Death has been quite a prominent subject over the last few weeks. In November, an acquaitance of mine from college named Sheetal was killed in a car accident. She was 30 years old. I felt horribly for my friend Amanda "Freedom Fighter", because she was very good friends with Sheetal.

A few days ago, my aunt Betty passed away. She was my mom's older sister. Aunt Betty lived near my grandma in West Virginia. As a kid, we would spend atleast a week each summer visiting the family in West Virginia. I spent a good amount of that time visiting Aunt Betty. She was a sad and lonely widow that developed personality disorders, and in her later years, she isolated herself from everyone.

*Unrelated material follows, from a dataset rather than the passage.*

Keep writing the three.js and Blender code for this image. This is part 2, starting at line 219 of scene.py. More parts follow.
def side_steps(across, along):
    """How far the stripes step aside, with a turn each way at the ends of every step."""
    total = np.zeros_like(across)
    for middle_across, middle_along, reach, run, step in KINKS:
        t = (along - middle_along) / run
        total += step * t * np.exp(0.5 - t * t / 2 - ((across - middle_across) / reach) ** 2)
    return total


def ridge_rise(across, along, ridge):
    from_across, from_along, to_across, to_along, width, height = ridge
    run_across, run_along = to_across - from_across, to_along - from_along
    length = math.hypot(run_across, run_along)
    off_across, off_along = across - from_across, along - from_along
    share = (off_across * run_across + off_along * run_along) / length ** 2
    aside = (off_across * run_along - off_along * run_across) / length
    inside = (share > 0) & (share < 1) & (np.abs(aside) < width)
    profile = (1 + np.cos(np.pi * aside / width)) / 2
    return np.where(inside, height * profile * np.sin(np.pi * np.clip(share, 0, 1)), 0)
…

I probably hadn't talked with her in 15 years. I can't really say that I'm devastated by her death, I really find hapiness knowing that she's in a peaceful place because I feel like she led a troubled life. Nevertheless, it's sad to have her gone from this world. It does make you ponder your own legacy, and what you will leave behind.

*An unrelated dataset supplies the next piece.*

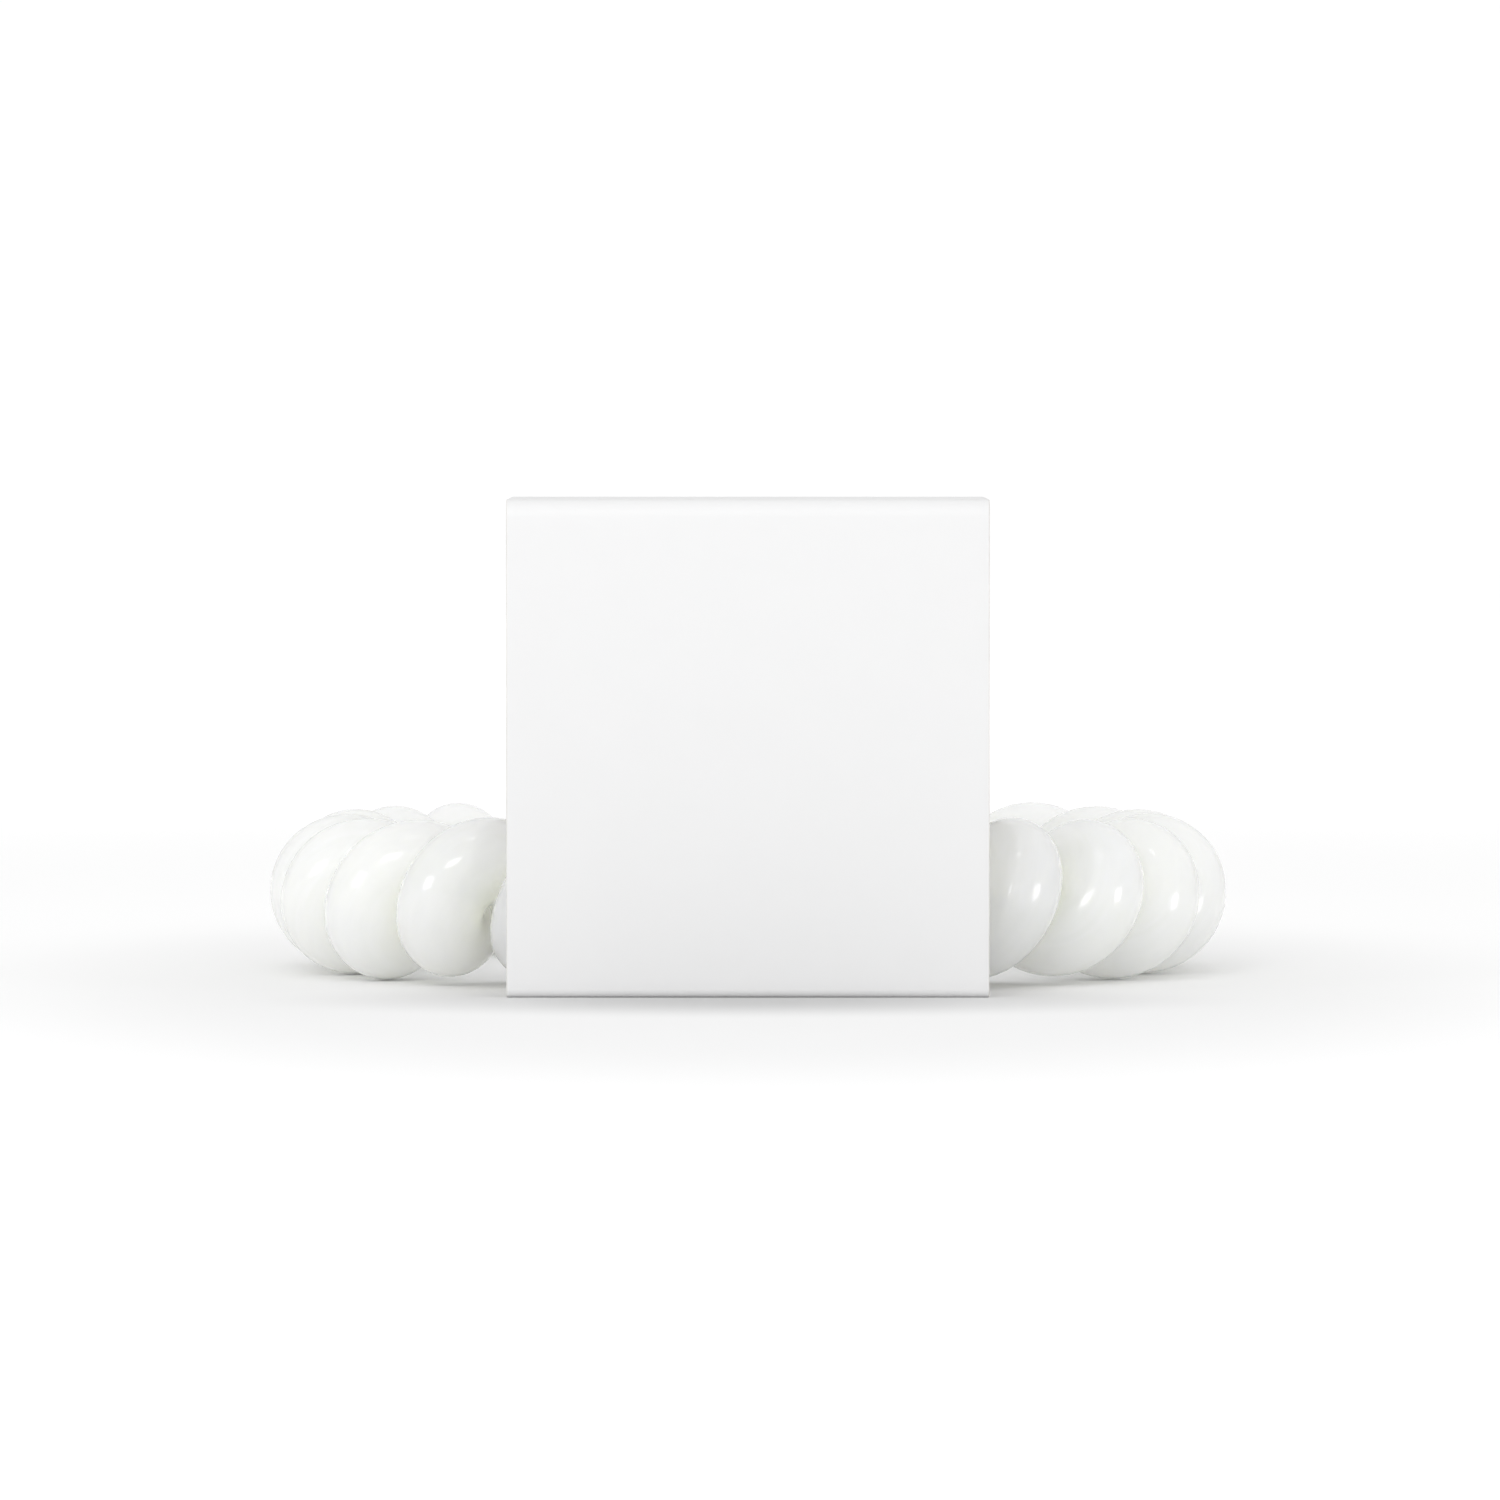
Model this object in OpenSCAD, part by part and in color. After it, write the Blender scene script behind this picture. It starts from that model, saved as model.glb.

On Saturday, my oldest friend Margaret also suffered a loss. Her brother-in-law (who recently returned from Iraq) killed himself. I guess that the pressures of what he saw over there was more than he could take. He was in his early-thirties.

My dad was 48 when I was born, and in October he turned 80. Since that time, he's been sick with a pneumonia-like illness. He hasn't been able to get past it. He's been in and out of the hospital and doctor's office quite a bit over the last few weeks. Both my dad and the doctors are confident that this will pass, and he will be fine. However, the whole incident has made me realize his own mortality, even more so than I previously had. 

The thing that has me most nervous at the moment is Lenore (my 10-year old cat). She's been with me through a lot, and I really feel that she and I have grown up together. She has developed diabetes, and at first I felt like it was managable. Over the last couple of days, she has lost her appetite. I worry that this is a sign that something is severely wrong. I'll have to wait it out, and see what happens, but I understand that death is a part of life, and is unfortunately inevitable.

Tomorrow's a new day. Hopefully for all of us.

Comments

[info]hotdude24 wrote:
Dec. 25th, 2007 06:34 pm (UTC)
It does suck getting to this age when you have to start thinking about things like that.